According to such a usage method of a bipolar transistor, in accordance with a current flowing upon application of an input signal to the base of the bipolar transistor, the passage of a current is accelerated and restricted between the first collector and the emitter and the second collector and the emitter. Even if the current stops to be supplied to the base, the same ON state or OFF state is maintained as the state just before the current stops to be supplied thereto, between the first collector and the emitter and between the second collector and the emitter. Then, the output signal reflects the maintained ON or OFF state. That is, the bipolar transistor stores information represented by the latest input signal applied to the base.

Such a usage method of a bipolar transistor is easily realized using a single transistor, and thus suitable for high density integration of the bipolar transistor.

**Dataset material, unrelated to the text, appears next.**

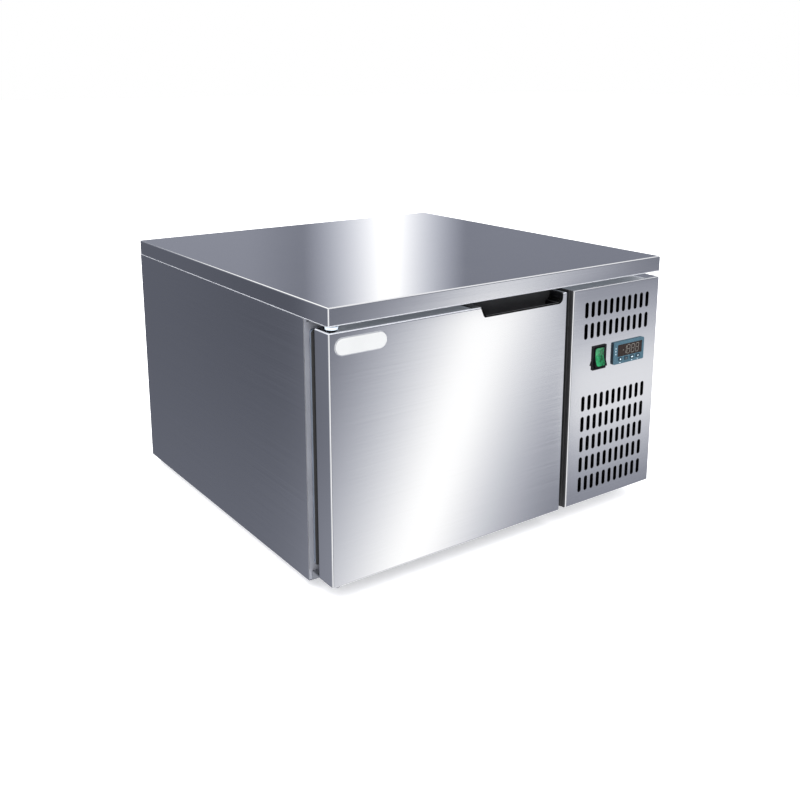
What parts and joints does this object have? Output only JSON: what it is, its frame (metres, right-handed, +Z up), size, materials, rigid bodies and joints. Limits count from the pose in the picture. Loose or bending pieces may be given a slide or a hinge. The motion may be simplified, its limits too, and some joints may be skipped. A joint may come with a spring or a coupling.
{
  "type": "blast chiller",
  "caption": "Countertop blast chiller with a side-hung insulated door, a recessed grip, tray runners, and a slotted control panel over its refrigeration compartment.",
  "frame": {"origin": "under the middle of the whole machine, on the surface that it stands on", "axes": "+Z up, the door and the control panel face -Y, +X to the right seen from the front"},
  "size_m": [0.64, 0.6761, 0.425],
  "materials": {
    "stainless": "polished to a soft sheen, drawn grain",
    "stainless_side": "drawn grain, duller",
    "stainless_inner": "bright annealed sheet",
    "galvanised": "galvanised sheet",
    "wire": "plated wire",
    "board": "moisture-proof board",
    "foam": "closed-cell foam",
    "hinge_steel": "zinc plated",
    "black_steel": "satin black paint",
    "fan_blades": "satin",
    "coil": "bare fins on copper tube",
    "copper": "dull copper",
    "black_plastic": "moulded, fine texture",
    "nylon": "pale nylon",
    "drain_plastic": "plain",
    "rubber": "matt",
    "gasket": "soft grey PVC",
    "controller_face": "satin blue-grey",
    "key_caps": "satin blue-grey",
    "display": "dark tinted window",
    "rocker_green": "translucent green",
    "badge": "white enamelled plate",
    "fasteners": "zinc plated"
  },
  "bodies": {
    "cabinet": {"worktop": "stainless", "worktop_core": "board", "left_side_panel": "stainless_side", "right_side_panel": "stainless", "back_panel": "stainless", "base_plate": "galvanised", "front_frame": "stainless", "partition": "galvanised", "foam_insulation": "foam", "chamber_liner": "stainless_inner", "tray_rack_left": "stainless_inner", "tray_rack_right": "stainless_inner", "evaporator_cover": "stainless_inner", "fan_guard": "wire", "evaporator_fan_bracket": "black_steel", "evaporator_fan_motor": "black_steel", "evaporator_coil": "coil", "drip_tray": "stainless_inner", "drain_pipe": "drain_plastic", "air_probe": "stainless_inner", "feet": "rubber", "machine_bolts": "fasteners", "compressor": "black_steel", "compressor_terminal_cover": "black_plastic", "compressor_grommets": "rubber", "condenser_coil": "coil", "condenser_shroud": "galvanised", "condenser_fan_bracket": "black_steel", "condenser_fan_motor": "black_steel", "filter_drier": "copper", "discharge_line": "copper", "liquid_line": "copper", "suction_line": "copper", "electrical_box": "galvanised", "electrical_box_cover": "galvanised", "control_panel": "stainless", "panel_side_strip": "black_plastic", "controller_housing": "controller_face", "display_window": "display", "switch_housing": "black_plastic", "upper_hinge_plate": "hinge_steel", "upper_hinge_bush": "nylon", "lower_hinge_plate": "hinge_steel", "mains_gland": "black_plastic", "case_screws": "fasteners"},
    "door": {"door_skin": "stainless", "door_foam": "foam", "door_pan": "black_plastic", "door_gasket": "gasket", "door_grip": "black_plastic", "upper_hinge_pin": "hinge_steel", "lower_hinge_bush": "nylon", "badge_plate": "badge"},
    "evaporator_fan": {"evaporator_fan": "fan_blades"},
    "condenser_fan": {"condenser_fan": "fan_blades"},
    "switch_rocker": {"switch_rocker": "rocker_green"},
    "power_key": {"power_key": "key_caps"},
    "down_key": {"down_key": "key_caps"},
    "up_key": {"up_key": "key_caps"},
    "set_key": {"set_key": "key_caps"}
  },
  "joints": [
    {"name": "door_hinge", "type": "hinge", "parent": "cabinet", "child": "door", "pos_m": [-0.308, -0.31795, 0.211], "axis": [0, 0, -1], "range_deg": [0, 110]},
    {"name": "evaporator_fan_spin", "type": "hinge", "parent": "cabinet", "child": "evaporator_fan", "pos_m": [-0.106, 0.17005, 0.208], "axis": [0, 1, 0], "continuous": true},
    {"name": "condenser_fan_spin", "type": "hinge", "parent": "cabinet", "child": "condenser_fan", "pos_m": [0.214, -0.16595, 0.1185], "axis": [0, 1, 0], "continuous": true},
    {"name": "rocker_tilt", "type": "hinge", "parent": "cabinet", "child": "switch_rocker", "pos_m": [0.1835, -0.32695, 0.275], "axis": [1, 0, 0], "range_deg": [0, 16]},
    {"name": "power_key_press", "type": "slide", "parent": "cabinet", "child": "power_key", "axis": [0, 1, 0], "range_m": [0, 0.0008], "stiffness_N_per_m": 400},
    {"name": "down_key_press", "type": "slide", "parent": "cabinet", "child": "down_key", "axis": [0, 1, 0], "range_m": [0, 0.0008], "stiffness_N_per_m": 400},
    {"name": "up_key_press", "type": "slide", "parent": "cabinet", "child": "up_key", "axis": [0, 1, 0], "range_m": [0, 0.0008], "stiffness_N_per_m": 400},
    {"name": "set_key_press", "type": "slide", "parent": "cabinet", "child": "set_key", "axis": [0, 1, 0], "range_m": [0, 0.0008], "stiffness_N_per_m": 400}
  ]
}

A usage method of a bipolar transistor according to the twelfth aspect of this invention may be for a bipolar transistor which comprises a first conductivity-type emitter, a second conductivity-type base connected to the base, a first conductivity-type first collector connected to the base, and a first conductivity-type second collector connected to the base, and wherein a breakdown voltage of a junction surface of the base and the first collector is greater than a breakdown voltage of a junction surface of the base and the second collector, and the method may comprise

applying a voltage representing a substantially delayed signal representing the voltage of the first collector of the bipolar transistor, onto the junction surface of the base and the second collector, thereby causing an oscillating current to flow to the first collector of the bipolar transistor.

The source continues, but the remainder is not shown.